When I mentioned that Atari should port all the classic Atari Games arcade games to the Jaguar like they had done with the Lynx, he followed with the statement that Atari Games had not had a decent arcade hit in a long time. The truth was that Atari Corp. flaked out on back royalties owed to Atari Games over the various conversions to the Lynx system, thus they couldn't port any more titles until payment was made. This was in the shareholder's annual report. Atari Corp. finally issued non-voting common stock which they valued at $8 a share (when it was less than about $4 on the open market at the time) to Atari Games Corp. as a settlement, and Time-Warner forced Atari Games to settle for this.
Do you get the feeling that Sam Tramiel was a complete idiot? :)

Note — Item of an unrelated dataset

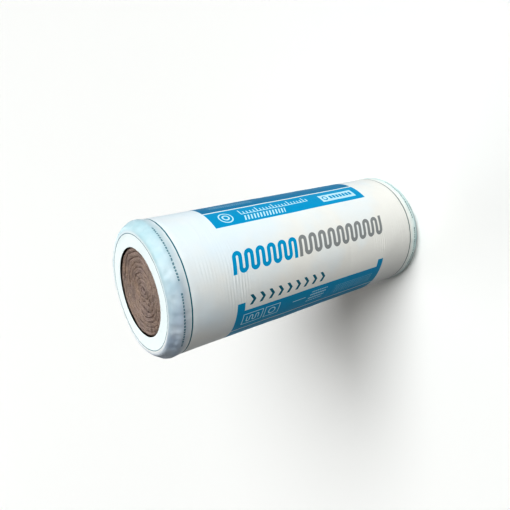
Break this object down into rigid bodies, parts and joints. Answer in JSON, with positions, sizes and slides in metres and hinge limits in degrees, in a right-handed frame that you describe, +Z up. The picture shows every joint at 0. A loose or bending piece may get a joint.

You might want to know that in this same year, after I pitched the idea to Sam Tramiel that Atari court Namco to use the Jag in arcade machines and become a home licensee, J. Patton was sent over to Japan to show Namco the machine firsthand and its capabilities. J. Patton even told me this personally at the Sacramento Atari Expo.
The other highlight of the shareholders meeting was the wrath that Sam Tramiel received by this old lady who was a shareholder and this hippie over the gore in Kasumi Ninja. They said Atari should make non-violent videogames. Sam, unabashed, said that was stupid. I agreed with him on that, though.
1995
More Sam Tramiel idiocy. He boasted that Atari was ready to release the Jaguar II, with better graphics, more RAM, and a quad-speed CD-ROM to counter the popularity of the Sony Playstation. Of course, it never happened. Sometime between this annual meeting and the last Atari Media Day in November 1995, Atari hung up the first prototype model of the "Midsummer" chipset Motorola manufactured for the Jag II. It was hung up in the lobby of the company where all the various awards Atari had earned from the Consumer Electronics Show over the years. I believe the plaque said the chips had been finished in June.
Second of all, Sam defended his position of lowering the price of the console Jaguar in the face of angry shareholders. He said it was the same gimmick he and his dad pulled at Commodore in the early 80s with the Commodore 64, which didn't come with a disk drive but relied on cartridges. The logic was lowering the Jaguar's price would entice people to buy the CD-ROM, just like lowering the price of the Commodore 64 enticed people to buy the 1541 disk drive. The thing that got me was that Sam never understood that the computer and video game markets were different and that the "lowest price" did not work in video games.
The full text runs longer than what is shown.